Professionally trained as a journalist, Tulizo is one of three artists whose body of work form Trois auteurs d’Histoire, the fall season exhibition at the Milanese gallery. Curated as a three-way conversation, it aims to highlight a cross-section of the contemporary Congolese art scene through the different practices of these artists and to generate an exchange between the artists’ cities of origin – Kinshasa, Lubumbashi, and Goma – whose profoundly distinctive and disjointed cultural traits define the work of each artist. ArtNoble, which opened its doors in April against a tide of regulative health restrictions with a highly successful representation of the contemporary scene, is committed to dedicating its fall calendar to spotlight the African continent and its flourishing expressions of art.

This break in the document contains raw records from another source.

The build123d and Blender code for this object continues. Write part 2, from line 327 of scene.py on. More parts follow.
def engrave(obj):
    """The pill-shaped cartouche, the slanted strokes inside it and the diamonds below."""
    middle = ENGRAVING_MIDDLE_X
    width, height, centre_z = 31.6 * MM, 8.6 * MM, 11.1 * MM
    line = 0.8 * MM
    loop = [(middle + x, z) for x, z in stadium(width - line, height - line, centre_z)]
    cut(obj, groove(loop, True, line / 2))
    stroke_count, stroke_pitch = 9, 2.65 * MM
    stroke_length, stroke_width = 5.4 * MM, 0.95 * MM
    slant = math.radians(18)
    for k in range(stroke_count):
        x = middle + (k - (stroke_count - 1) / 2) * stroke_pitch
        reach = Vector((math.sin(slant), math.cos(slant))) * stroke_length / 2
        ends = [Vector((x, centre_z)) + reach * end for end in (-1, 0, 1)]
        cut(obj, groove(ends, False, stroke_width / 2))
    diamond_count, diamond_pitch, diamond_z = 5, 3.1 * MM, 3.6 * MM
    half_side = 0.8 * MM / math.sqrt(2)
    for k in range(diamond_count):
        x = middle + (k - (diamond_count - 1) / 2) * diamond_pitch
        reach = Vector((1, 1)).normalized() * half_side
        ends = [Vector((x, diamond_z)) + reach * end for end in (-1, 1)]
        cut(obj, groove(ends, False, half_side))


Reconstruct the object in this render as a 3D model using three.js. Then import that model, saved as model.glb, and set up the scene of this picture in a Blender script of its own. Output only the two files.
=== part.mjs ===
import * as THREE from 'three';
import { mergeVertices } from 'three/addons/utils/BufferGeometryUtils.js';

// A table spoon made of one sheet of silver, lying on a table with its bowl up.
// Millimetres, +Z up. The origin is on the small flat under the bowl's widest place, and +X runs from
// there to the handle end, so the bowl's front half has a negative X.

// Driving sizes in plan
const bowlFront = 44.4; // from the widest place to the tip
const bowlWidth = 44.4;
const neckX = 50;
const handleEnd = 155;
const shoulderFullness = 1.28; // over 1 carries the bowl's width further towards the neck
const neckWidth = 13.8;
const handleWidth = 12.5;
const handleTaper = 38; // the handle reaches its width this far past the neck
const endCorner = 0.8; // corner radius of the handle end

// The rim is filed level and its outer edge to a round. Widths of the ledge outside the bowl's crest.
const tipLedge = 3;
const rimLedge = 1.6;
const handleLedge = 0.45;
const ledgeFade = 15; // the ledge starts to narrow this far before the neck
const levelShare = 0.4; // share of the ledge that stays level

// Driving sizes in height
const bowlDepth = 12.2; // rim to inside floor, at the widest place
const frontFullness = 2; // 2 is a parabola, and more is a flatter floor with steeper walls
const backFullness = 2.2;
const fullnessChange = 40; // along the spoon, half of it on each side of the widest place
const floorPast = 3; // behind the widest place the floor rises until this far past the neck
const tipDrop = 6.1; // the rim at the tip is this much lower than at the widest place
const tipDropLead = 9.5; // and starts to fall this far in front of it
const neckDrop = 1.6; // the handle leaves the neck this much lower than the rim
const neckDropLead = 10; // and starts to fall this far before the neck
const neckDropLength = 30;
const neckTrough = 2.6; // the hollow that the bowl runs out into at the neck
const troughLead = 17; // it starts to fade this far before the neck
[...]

While mainstream accounts focus on the never-ceasing political and economic shortcomings of the region, “it is time to direct attention to the initiators just as it has been for years on the survivors,” says Gabriele Salmi of Atelier Picha, the independent cultural association involved in bringing this exhibition to life. Founded in 2008 in Lubumbashi by a group of young artists to promote contemporary art in and out of their city, Picha, through the organization of the Lubumbashi Biennial and many Atelier D’Artiste, has since become the springboard for developing artists’ careers in Congo.
One such artist is Georges Senga, whose large-scale photographic triptychs Le Vide zeroes in on the mining industry that has been an intrinsic element to the country’s social and economic landscape for years. Through photographs of hands, tools, and objects, Senga discourses the lives of miners and their toiling labor.
Filmmaker Nelson Makengo completes the trio with his short film Up at Night interpreted in an installation and still captures. The film that has already won several awards in the festival circuits documents daily life in the capital city of Kinshasa, where lights are outside the posh parts of the center when the sunsets. Electricity is scarce, and life operates on a very different platitude when darkness monopolizes half of one’s waking hours.
“It is very noteworthy how these artists managed a dynamic conversation on the relationship between the different cities and yet paint a picture as a whole of their country,” says founder of the gallery Matthew Noble. Noble had always had a strong affinity for the African continent and was developing this exhibition with Atelier Picha, when Luca Attanasio, the Italian ambassador to Congo was assassinated early this year. “It was a natural decision to dedicate this show to him as he was a big supporter of the arts and cultural sectors,” Noble explains.
“We hope that these ascendant narratives on documenting the creative and social culture of the continent will find its place here in Italy and that we can continue to perpetuate this representation in the seasons to come,” says Alice Previtali, co-director of the gallery.
The exhibition was conceived in collaboration with guest curator Angelica Litta Modignani and accompanied by a critical essay by the president of Atelier Picha, Jean Katambayi Mukendi, “[…] It is in this context that Nelson, Georges, and Pamela evolved separately before fate aligned them in this triumvirate exhibition. Makengo, Senga, and Tulizo, indeed all photographers, scrutinize society through algorithmic approaches that are declined respectively in social proximity, in temporal investigation, and in fiction-gender”.